FOMC – Fed Holds Rates at Current levels


The Federal Reserve left monetary policy on hold but said financial market turbulence posed threats to economic growth and said:


"Strains in global financial markets continue to pose significant downside risks to the economic outlook," the central bank said


For a second time running, Chicago Fed President Charles Evans dissented against the majority decision, by being in favour of additional easing now. Vice Chair Janet Yellen, has also suggested the Fed would be inclined to take additional steps if growth fails to pick up.


So could we get a QE3? Umm there are some members of the Fed who want to do it but we doubt if we will get another round in the near future as we are seeing some life coming back to the economy albiet slowly. Also QE will do nothing to help the current situation and QE1 and 2 didn't work. Its in our view a ridiculous thing to do and dont expect the Fed to take this route with economy in its present state.

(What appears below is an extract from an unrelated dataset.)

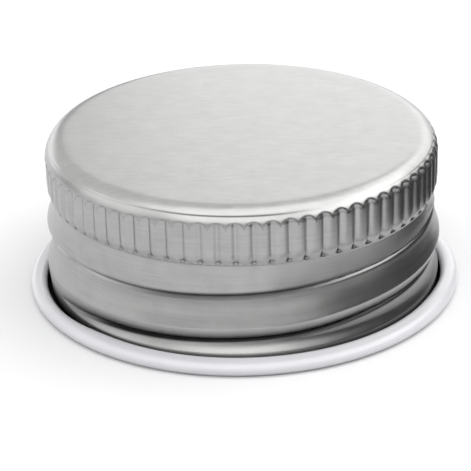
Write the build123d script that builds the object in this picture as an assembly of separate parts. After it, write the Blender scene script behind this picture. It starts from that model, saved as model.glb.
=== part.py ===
from build123d import *
from math import atan2, cos, radians, sin
import os

# Aluminium screw cap for a bottle, drawn from one sheet, with a sealing disc pressed inside.
# Millimetres. Z is the cap's axis, and Z = 0 is the plane that the rolled rim stands on.

# The sheet and the overall form
sheet = 0.25
cap_height = 16.2
shoulder_radius = 2.0

# The grip band under the shoulder: wide rounded ribs between narrow rounded valleys
grip_radius = 19.6
flute_count = 72
flute_depth = 0.5
valley_round = 0.3
grip_low = 11.0
grip_high = 15.05
arch_height = 0.6
grip_run_out = 0.4
valley_run_out = 0.25
rib_overshoot = 0.005
rib_land = 0.08
slot_reach = 0.6

# The smooth neck under the grip, and the skirt that the thread is rolled into. The skirt swells in the middle.
neck_radius = 19.15
neck_low = 9.4
brow_radius = 19.67
brow_height = 7.85
skirt_radius = 19.9
skirt_middle = 4.4
foot_radius = 19.66
foot_flare = 0.1

# The rolled thread: one start, right hand. A crease runs under each rounded ridge.
thread_pitch = 4.5
crease_height_in_front = 3.1
thread_first_angle = -75.0
thread_last_angle = 560.0
thread_fade_in = 35.0
thread_fade_out = 100.0
crease_depth = 0.85
ridge_fall = 1.3
ridge_bulge = 0.15
ledge_fall = 0.3
ledge_width = 0.21
slope_depth = 0.53
slope_fall = 3.1
slope_lowest = 1.0
cut_clearance = 0.02
cut_beyond = 0.6
section_angle = 15.0

# The rim, rolled outward into a hollow bead
bead_height = 1.35
bead_outer_radius = 21.75
bead_edge_radius = 20.1

# The sealing disc
seal_thickness = 1.5
seal_clearance = 0.05


def around(radius, angle, height=0.0):
    """A point at a radius, at an angle in degrees about the axis."""
    return (radius * cos(radians(angle)), radius * sin(radians(angle)), height)


def smooth(share):
    """From 0 to 1 with no corner at either end."""
    share = min(max(share, 0.0), 1.0)
    return share * share * (3 - 2 * share)


# The turned form

def turned_body(inset):
    """The cap as a full turned body, without flutes or thread. The inset takes the sheet off it."""
    grip = grip_radius - inset
    neck = neck_radius - inset
    foot = foot_radius - inset
    skirt = skirt_radius - inset
    brow = brow_radius - inset
    top = cap_height - inset
    corner = shoulder_radius - inset
    wall_foot = bead_height / 2
    with BuildPart() as body:
        with BuildSketch(Plane.XZ):
            with BuildLine():
                Line((0, wall_foot), (foot, wall_foot))
                Spline((foot, wall_foot), (skirt, skirt_middle), (brow, brow_height), (neck, neck_low),
                       tangents=[(foot_flare, 1), (0, 1)])
                Polyline((neck, neck_low), (neck, grip_low - grip_run_out), (grip, grip_low), (grip, top - corner))
                RadiusArc((grip, top - corner), (grip - corner, top), -corner)
                Polyline((grip - corner, top), (0, top), (0, wall_foot))
            make_face()
        revolve(axis=Axis.Z)
    return body.part


# The grip band

def valley_bar(inset, low, high):
    """What one valley takes away, as a bar along Z in front of +X. Rib and valley arcs meet without a corner."""
    half = radians(180 / flute_count)
    rib_top = grip_radius + rib_overshoot - inset
    root = valley_round + inset
    root_centre = grip_radius - flute_depth - inset + root
    bend = 1 - cos(half)
    gap = rib_top - root_centre
    rib = (gap ** 2 + 2 * rib_top * root_centre * bend - root ** 2) / (2 * (gap + root_centre * bend + root))
    rib_centre = around(rib_top - rib, 180 / flute_count)
    # The arcs touch on the line between their centres, and each rib keeps a narrow land at its crest
    share = root / (rib + root)
    touch = (root_centre + share * (rib_centre[0] - root_centre), share * rib_centre[1])
    touch_angle = atan2(touch[1] - rib_centre[1], touch[0] - rib_centre[0])
    crest_angle = half - rib_land / 2 / rib
    flank_angle = (touch_angle + crest_angle) / 2
    crest = (rib_centre[0] + rib * cos(crest_angle), rib_centre[1] + rib * sin(crest_angle))
    flank = (rib_centre[0] + rib * cos(flank_angle), rib_centre[1] + rib * sin(flank_angle))
    outside = grip_radius + flute_depth
    with BuildPart() as bar:
        with BuildSketch(Plane.XY.offset(low)):
            with BuildLine():
                ThreePointArc(touch, (root_centre - root, 0), (touch[0], -touch[1]))
                ThreePointArc((touch[0], -touch[1]), (flank[0], -flank[1]), (crest[0], -crest[1]))
                Polyline((crest[0], -crest[1]), (outside, -crest[1]), (outside, crest[1]), crest)
                ThreePointArc(crest, flank, touch)
            make_face()
        extrude(amount=high - low)
    return bar.part


def arched_slot(low):
    """A slot along a radius with an arched top. It narrows towards the axis, so its walls slope."""
    half_width = grip_radius * sin(radians(180 / flute_count))
    arch = (half_width ** 2 + arch_height ** 2) / (2 * arch_height)
    outlines = []
    for depth in (slot_reach, -slot_reach):
        plane = Plane(origin=(grip_radius - depth, 0, grip_high - arch), x_dir=(0, 1, 0), z_dir=(1, 0, 0))
        size = arch - depth
        foot = low - grip_high + arch
        corners = [plane.from_local_coords(corner) for corner in ((-size, 0), (-size, foot), (size, foot), (size, 0))]
        crown = plane.from_local_coords((0, size))
        outlines.append(Wire([Edge.make_line(corners[0], corners[1]), Edge.make_line(corners[1], corners[2]),
                              Edge.make_line(corners[2], corners[3]),
                              Edge.make_three_point_arc(corners[3], crown, corners[0])]))
    return Solid.make_loft(outlines, ruled=True)


def round_the_grip(piece):
    """The piece repeated over every valley."""
    return [Rot(0, 0, number * 360 / flute_count) * piece for number in range(flute_count)]


# The rolled thread

def crease_section(turn_angle, inset):
    """The groove's outline on a plane through the axis, at an angle counted from the front over all turns."""
    fade_in = smooth((turn_angle - thread_first_angle) / thread_fade_in)
    fade_out = smooth((thread_last_angle - turn_angle) / thread_fade_out)
    height = crease_height_in_front + thread_pitch * turn_angle / 360
    run = min(slope_fall, height - slope_lowest)
    lift = (crease_depth + 3 * cut_clearance) * (1 - fade_in * fade_out)
    edge = skirt_radius - inset + cut_clearance + lift
    floor = edge - crease_depth - cut_clearance
    outside = edge + cut_beyond
    direction = around(1, turn_angle - 90)
    plane = Plane(origin=(0, 0, height), x_dir=direction, z_dir=(-direction[1], direction[0], 0))
    ridge_high = plane.from_local_coords((edge, ridge_fall))
    ridge_side = plane.from_local_coords((edge - crease_depth / 2 + ridge_bulge, ridge_fall / 2))
    crease = plane.from_local_coords((floor, 0))
    ledge = plane.from_local_coords((floor + ledge_width, -ledge_fall))
    slope = plane.from_local_coords((edge - slope_depth, -(run + ledge_fall) / 2))
    slope_low = plane.from_local_coords((edge, -run))
    out_low = plane.from_local_coords((outside, -run))
    out_high = plane.from_local_coords((outside, ridge_fall))
    return Wire([Edge.make_line(out_high, ridge_high), Edge.make_three_point_arc(ridge_high, ridge_side, crease),
                 Edge.make_line(crease, ledge), Edge.make_three_point_arc(ledge, slope, slope_low),
                 Edge.make_line(slope_low, out_low), Edge.make_line(out_low, out_high)])


def thread_groove(inset):
    """The groove lofted through its outlines, up round the wall."""
    steps = round((thread_last_angle - thread_first_angle) / section_angle)
    turn = (thread_last_angle - thread_first_angle) / steps
    return Solid.make_loft([crease_section(thread_first_angle + turn * step, inset) for step in range(steps + 1)])


# The rolled rim

def rim_bead():
    """The wall turns out at its foot, runs round the bead and ends beside the skirt."""
    middle = (bead_outer_radius + bead_edge_radius) / 2
    level = bead_height / 2
    outer_half = (bead_outer_radius - bead_edge_radius) / 2
    inner_half = outer_half - sheet
    inner_level = level - sheet
    inside_wall = foot_radius - sheet
    centre = (middle, level)
    with BuildPart() as bead:
        with BuildSketch(Plane.XZ):
            with BuildLine():
                EllipticalCenterArc(centre, middle - inside_wall, level, 180, arc_size=90)
                EllipticalCenterArc(centre, outer_half, level, 270, arc_size=90)
                EllipticalCenterArc(centre, outer_half, level, 0, arc_size=180)
                Line((bead_edge_radius, level), (bead_edge_radius + sheet, level))
                EllipticalCenterArc(centre, inner_half, inner_level, 0, arc_size=180)
                EllipticalCenterArc(centre, inner_half, inner_level, 270, arc_size=90)
                EllipticalCenterArc(centre, middle - foot_radius, inner_level, 180, arc_size=90)
                Line((inside_wall, level), (foot_radius, level))
            make_face()
        revolve(axis=Axis.Z)
    return bead.part


# The two pieces

def cap_shell():
    """One sheet, drawn, fluted, threaded and rolled at the rim."""
    valley_low = grip_low - valley_run_out
    valley = valley_bar(0.0, valley_low, cap_height) & arched_slot(valley_low - slot_reach)
    outside = turned_body(0.0) - round_the_grip(valley) - thread_groove(0.0)
    inner_rib = valley_bar(sheet, valley_low, cap_height - sheet - shoulder_radius / 2)
    inside = turned_body(sheet) - round_the_grip(inner_rib) - thread_groove(sheet)
    return outside - inside + rim_bead()


def sealing_disc():
    """A soft disc that lies against the inside of the top, gripped by the flutes' inner ribs."""
    radius = grip_radius - flute_depth - sheet - seal_clearance
    edge_round = radius - (grip_radius - shoulder_radius)
    high = cap_height - sheet
    disc = Pos(0, 0, high) * Cylinder(radius, seal_thickness, align=(Align.CENTER, Align.CENTER, Align.MAX))
    return fillet(disc.edges().group_by(Axis.Z)[-1], edge_round)


os.makedirs("parts", exist_ok=True)
export_step(cap_shell(), "parts/cap_shell.step")
export_step(sealing_disc(), "parts/sealing_disc.step")
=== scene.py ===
"""A screw cap of thin aluminium, standing on its rolled white rim, with its soft sealing disc inside."""

import math

import bmesh
import bpy
from mathutils import Matrix


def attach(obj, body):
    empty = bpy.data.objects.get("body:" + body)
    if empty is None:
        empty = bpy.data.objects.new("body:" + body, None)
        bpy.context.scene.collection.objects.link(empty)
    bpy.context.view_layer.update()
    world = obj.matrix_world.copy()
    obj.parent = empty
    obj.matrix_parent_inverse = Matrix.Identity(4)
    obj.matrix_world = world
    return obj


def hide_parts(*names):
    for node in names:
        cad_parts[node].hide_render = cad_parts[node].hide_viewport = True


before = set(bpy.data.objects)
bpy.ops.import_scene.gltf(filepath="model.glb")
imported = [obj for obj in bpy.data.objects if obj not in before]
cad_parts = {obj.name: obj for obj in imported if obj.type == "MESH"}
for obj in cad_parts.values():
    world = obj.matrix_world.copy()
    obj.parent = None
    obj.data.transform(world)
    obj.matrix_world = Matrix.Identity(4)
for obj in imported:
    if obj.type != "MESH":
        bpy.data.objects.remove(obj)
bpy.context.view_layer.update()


# The camera
# It sees the cap from in front and a little above, through a long lens, and leans a touch to one side.

MM = 0.001
CAMERA_PLACE = (-0.8, -201.9, 100.9)
CAMERA_TILT = 64.48
CAMERA_ROLL = -1.46


def shift_to(place):
    """The shift to a place that is given in millimetres."""
    return Matrix.Translation([value * MM for value in place])


def put_in_scene(name, data):
    """An object with this data, linked to the scene."""
    piece = bpy.data.objects.new(name, data)
    bpy.context.scene.collection.objects.link(piece)
    return piece


camera_data = bpy.data.cameras.new("camera")
camera_data.lens = 168.15
camera_data.sensor_width = 36.0
camera_data.clip_start = 0.01
camera_data.clip_end = 20.0
camera = put_in_scene("camera", camera_data)
camera.matrix_world = (shift_to(CAMERA_PLACE)
                       @ Matrix.Rotation(math.radians(CAMERA_TILT), 4, "X")
                       @ Matrix.Rotation(math.radians(CAMERA_ROLL), 4, "Z"))
bpy.context.scene.camera = camera


# The blank
# One round of thin aluminium sheet is drawn into a plain cup: a flat top, a rounded shoulder, and a wall that
# draws in to the neck and swells again in the skirt. Its rim is curled outward until the edge meets the wall.

SHEET = 0.25
CAP_HEIGHT = 16.2
SHOULDER = 2.0
GRIP_RADIUS = 19.6
SKIRT_RADIUS = 19.9
FOOT_RADIUS = 19.66
NECK_RADIUS = 19.13
BEAD_HEIGHT = 1.35
BEAD_OUTER = 21.75
BEAD_EDGE = 20.1

# The plain wall's outside, as heights and radii: the foot, the swell of the skirt, the neck, and the grip
WALL_STATIONS = ((0.665, FOOT_RADIUS), (2.4, 19.82), (4.4, SKIRT_RADIUS), (6.3, 19.84), (7.85, 19.67),
                 (8.6, 19.4), (9.4, 19.15), (9.9, NECK_RADIUS), (10.4, NECK_RADIUS + 0.04),
                 (11.0, NECK_RADIUS + 0.28), (11.4, GRIP_RADIUS - 0.07), (11.9, GRIP_RADIUS),
                 (14.2, GRIP_RADIUS))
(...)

The US economy will take time to recover and job creation schemes are the key not printing more money. The economy is improving but its a slow process but at least its moving in the right direction. An index of consumer sentiment rose to its highest in six months in early December and the trade deficit narrowed in October so long way to go but QE3 is not an option get some job creation schemes on the go – that's what the US really needs.


Global Economy Sliding into Recession


Euro zone remains in a mess the UK, Japanese and American economies all remain sluggish and the nations of the East and the powerhouse Brazilian economy which have provided most of the economic growth and optimism about global growth are now all hitting the buffers and we see no reason for the global economy getting better, before it gets a lot worse.


With the bearish backdrop to the global economy, we see the dollar as bullish and after taking profits last week, were back long the dollar and expect more profits to come.